2013 Greco di Tufo Vigna Cicogna
Like the preceding wine, only more so. Nose and palate even more intense, already showing complexity – hazelnuts, herbs, thyme, and sage are among the many elements to be found. The wine has a slightly olive-y, faintly oily feel in the mouth that I consistently find in the best Greco di Tufo. This is simply a lovely wine, as true to type as it can possibly be.
2013 Fiano di Avellino
Lovely aroma of hazelnuts, white flowers, and mineral, with the same components showing up on the palate. Very different from the Greco: not as mineral, lighter in body and a bit more elegant/restrained, but still a lovely example of its kind.
All three of these whites opened and changed in the glass as they sat and I tasted and re-tasted them. That for me is also one of the hallmarks of a great wine: It is alive and mutable, not inert. All three are vinified entirely in stainless steel, with no wood contact at all, so what one tastes in them is unmediated grapes and soil – the variety and the terroir, which, as far as I am concerned, is exactly as wine ought to be.
Benito Ferrara’s red wines – an Irpinia Aglianico Vigna Quattro Confini and a Taurasi of the same name – are also quite good, but for my Taurasi focus here I’ve chosen the remarkable Guastaferro estate, so I’ll head along there.
Located right in the commune of Taurasi are about seven and a half hectares of prime Aglianico vineyards that young Raffaele Guastaferro has had the good fortune to take over from his father. Two and a half of these consist of pre-phylloxera vines of between 175 and 200 years of age. Yes, you read that correctly: 175 to 200 years old, on their own roots.
The remaining vineyards have been planted with cuttings from those old vines – so Guastaferro has all pre-phylloxera stock even though not all pre-phylloxera era. That, quite obviously, is a patrimony of enormous potential and very great responsibility. Raffaele has risen to the challenge handsomely. I was lucky enough to taste with him a selection of his Taurasi and Taurasi Riserva – the latter vinified exclusively from those two and a half hectares of ancient vines – starting with 2004, when he took over winemaking from his father.
2004 Taurasi Primum
This wine spent one year in barriques and six months in botti (huge barrels holding 10,000 liters or more) before being bottled. It is a lovely wine, of pure Aglianico character – dark, cherry-like fruit, firm tannins, supple acidity, with great depth, and maturing beautifully – but you can still taste the barriques in it. “My father is in love with barriques,” he says, “but I have gotten rid of them. I now use only botti. That’s what my generation does.” I will pray on my knees, fasting, for a month, that he may be right.
2008 Taurasi Primum
This wine spent a year in large botti before bottling. At seven years old, it is still remarkably fresh, even slightly grapey in the nose and on the palate as well, but with wonderful Aglianico fruit and character. Its tannins are just starting to soften, and it evidently has years, if not decades, in front of it
2006 Taurasi Primum Riserva
Vinified entirely from the oldest vines, which naturally restrict yield, and aged in botti for one or two years, this wine had an amazing nose, huge and intensely fruity and mineral. On the palate, the tannins are only beginning to soften, but the enormous fruit and bright acidity are quite evident. Clearly, a wine still young, but structured to last very long indeed. For my taste, this was a truly great Taurasi, which is to say that it can stand with finest red wines from anywhere. But then I tasted . . .

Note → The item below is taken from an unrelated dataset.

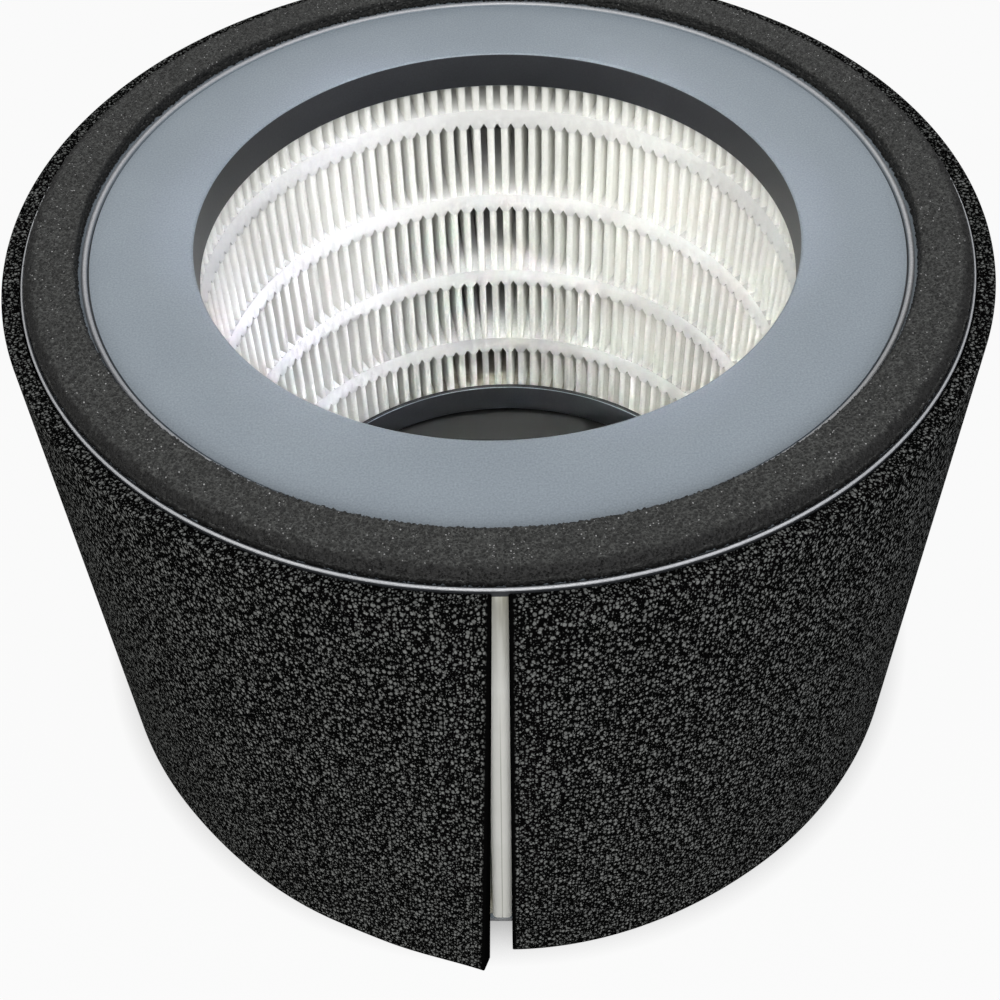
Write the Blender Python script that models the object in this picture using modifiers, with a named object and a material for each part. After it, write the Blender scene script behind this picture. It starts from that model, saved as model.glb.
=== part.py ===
# A round air filter: a pleated white fibre pack between two moulded end caps, a foam gasket
# on each cap, four glue beads that space the pleats, and a thick carbon sheet wrapped round it.
# Units are metres. It stands on its lower gasket at z = 0, centred on the Z axis, and the gap
# between the ends of the wrap faces -Y.

import math

import bmesh
import bpy

MM = 0.001

# Overall
PLATE_SPAN = 119.3 * MM  # from the flat face of one cap to that of the other
BORE_RADIUS = 62.0 * MM
FIT_GAP = 0.3 * MM  # between pieces that touch
RING_STEPS = 60

# End caps
PLATE_THICKNESS = 1.2 * MM
COLLAR_DEPTH = 9.0 * MM
COLLAR_WALL = 1.5 * MM
BORE_EDGE_ROUND = 0.8 * MM
RIM_WIDTH = 0.8 * MM
RIM_RISE = 0.6 * MM
GROOVE_WIDTH = 0.4 * MM
GROOVE_DEPTH = 0.4 * MM
RIDGE_WIDTH = 1.4 * MM
RIDGE_RISE = 0.6 * MM

# Foam gaskets
GASKET_RISE = 3.8 * MM  # how far a gasket stands out from its plate
UPPER_GASKET_WIDTH = 10.1 * MM  # it fills its seat between the ridge and the rim
LOWER_GASKET_WIDTH = 6.7 * MM

# Potting compound between each plate and the pleats
POTTING_DEPTH = 2.5 * MM
POTTING_SETBACK = 0.8 * MM  # from the rim

# Pleated fibre sheet
PLEAT_DEPTH = 31.7 * MM  # from the inner folds to the outer ones
PLEAT_PITCH = 3.34 * MM  # along the inner folds
SHEET_THICKNESS = 0.6 * MM
INNER_FOLD_WIDTH = 1.75 * MM
OUTER_FOLD_SPACING = 1.6 * MM  # between two outer folds
FOLD_ROUND = 0.55 * MM  # how far a fold's middle stands out from its shoulders
OUTER_FOLD_SETBACK = 0.5 * MM  # from the rim
PLEAT_TURN = math.radians(0.75)  # where the first inner fold lies, from +X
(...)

2007 Taurasi Primum Riserva
Raffaele says this is his best wine so far: three years in botti, two years in bottle. Again, an amazing nose, live and rich, almost lush with dark fruits and minerality. The same elements in the mouth. Big and smooth on the palate, even though the tannins are still very firm. Here are my summary notes: “Huge structure, great fruit, great length – will go on forever. Even better than the ’06. This is a great vineyard.”

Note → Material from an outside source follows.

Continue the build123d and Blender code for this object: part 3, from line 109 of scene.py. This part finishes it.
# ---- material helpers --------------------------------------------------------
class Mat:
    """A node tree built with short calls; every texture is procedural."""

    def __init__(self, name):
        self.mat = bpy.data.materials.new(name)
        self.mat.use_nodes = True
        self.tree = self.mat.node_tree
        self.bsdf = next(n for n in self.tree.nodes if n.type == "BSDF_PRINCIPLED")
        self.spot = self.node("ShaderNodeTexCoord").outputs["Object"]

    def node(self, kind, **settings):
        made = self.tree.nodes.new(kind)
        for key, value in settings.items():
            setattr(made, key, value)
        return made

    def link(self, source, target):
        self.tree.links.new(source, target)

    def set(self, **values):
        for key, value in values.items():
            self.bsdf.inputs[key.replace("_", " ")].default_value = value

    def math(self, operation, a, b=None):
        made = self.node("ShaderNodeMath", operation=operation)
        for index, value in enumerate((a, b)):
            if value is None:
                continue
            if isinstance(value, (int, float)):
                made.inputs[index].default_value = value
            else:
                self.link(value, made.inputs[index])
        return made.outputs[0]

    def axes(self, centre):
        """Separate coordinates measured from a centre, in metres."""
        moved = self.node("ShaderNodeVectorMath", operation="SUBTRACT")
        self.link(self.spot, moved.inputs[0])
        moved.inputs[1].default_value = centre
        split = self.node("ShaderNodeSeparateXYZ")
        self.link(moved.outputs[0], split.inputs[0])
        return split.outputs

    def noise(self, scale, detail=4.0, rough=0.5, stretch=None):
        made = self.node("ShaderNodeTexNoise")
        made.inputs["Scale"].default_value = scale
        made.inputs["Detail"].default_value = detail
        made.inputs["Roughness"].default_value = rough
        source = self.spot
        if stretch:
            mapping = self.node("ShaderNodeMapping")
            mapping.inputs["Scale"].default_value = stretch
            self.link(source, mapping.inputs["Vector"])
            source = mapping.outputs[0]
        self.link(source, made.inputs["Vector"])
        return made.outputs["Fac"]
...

Small producers like the three I’ve just written about – there are many more I could have chosen – illustrate the exciting progress of Campanian winemaking. Small growers throughout the zone have started making their own wine and have begun a swift and steep learning process as they master the ability to express the nature of their vines and soil. They have wonderful specimens of both to work with, so for wine lovers, the prospect ahead is for years of excitement and discovery. Oh frabjous day! Calloo! Callay!